Abstract

This essay considers the ‘limit’ in Derrida's work from the early consideration of linearisation in ‘Ousia and Grammē’ to the conception of limit as aporia in Aporias. Developing Derrida's tripartite definition of the limit via a reading of Being and Time as closure, border and demarcation, the essay then considers the earlier presentation of limit in Heidegger as temporal primordiality. Developing the metaphysics of line as presentation of presence in terms of Aristotle's aporetics of time as line, the circle is then considered as representing the closed field of presence and its definition via the negation of being's other. This leads to Derrida's early, foundational definition of the law of metaphysics as submission-subtraction, and his proposal of the trace as an alternate way of thinking spatially about being, nonbeing and difference. The second half of the essay then proposes a series of alternative ways of thinking geometrically to those of the traditional metaphysics of point-line-circle topography. Thus topology is proposed as an alternate means of thinking field enclosure, similarity and difference. The figures of the double torus and mathematical limit are proposed as a potential alternative geometry for Western thought. Finally the essay concludes on the apotropaic logic of the problem which echoes that of the trace and is developed in contradistinction to the aporia.

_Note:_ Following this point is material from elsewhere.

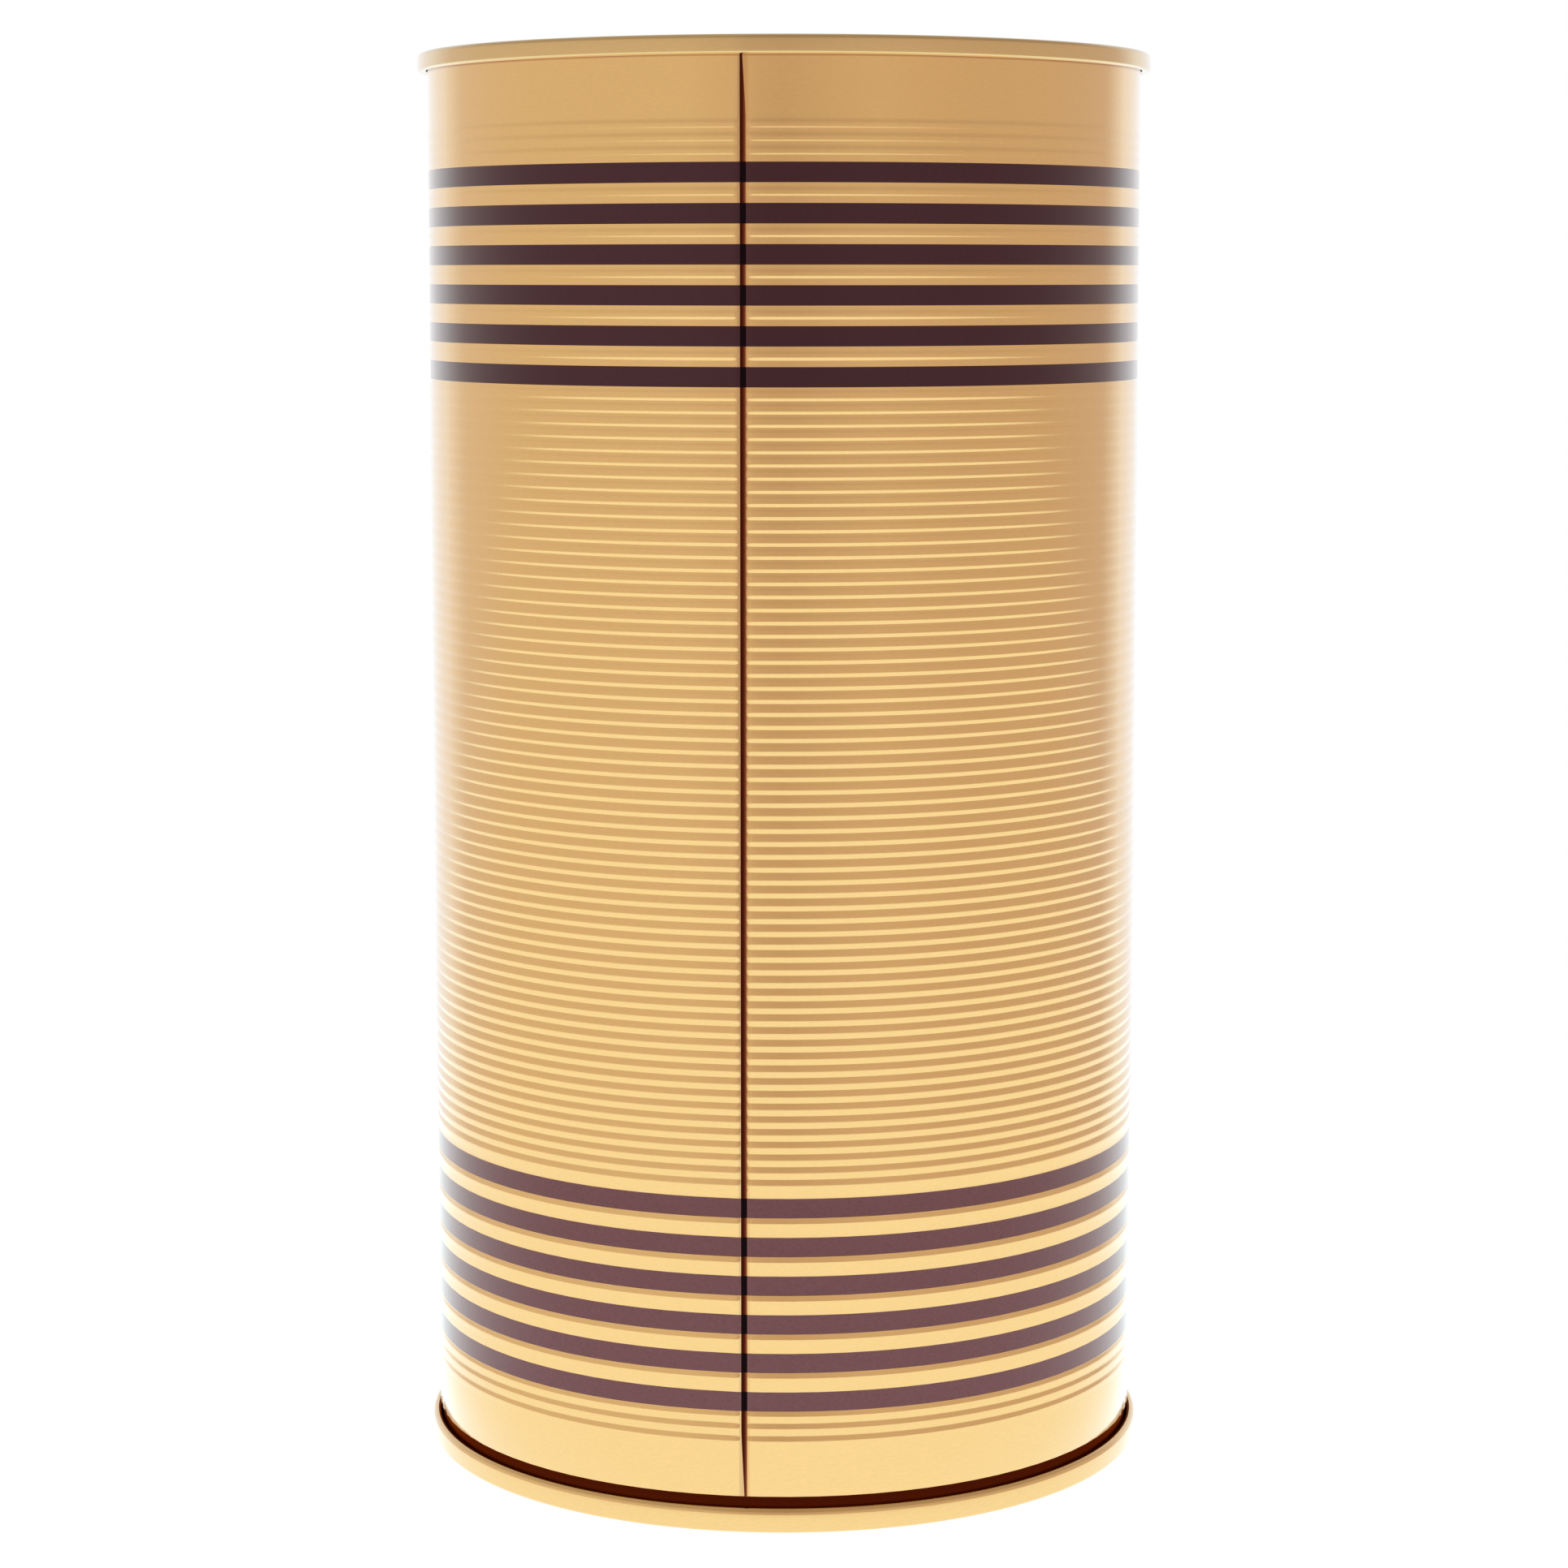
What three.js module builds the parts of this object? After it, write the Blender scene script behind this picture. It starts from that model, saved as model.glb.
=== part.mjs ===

Proposing the edge as an interim state between the metaphysics of the line and the deconstructive impossibilities of the aporia, it suggests that the limits of metaphysics are to be found not merely in the apotropaic law of submission-subtraction, but also across alternate geometries which facilitate the bringing together of the two central elements of the totality of Derrida's thinking the limit: différance and singularity.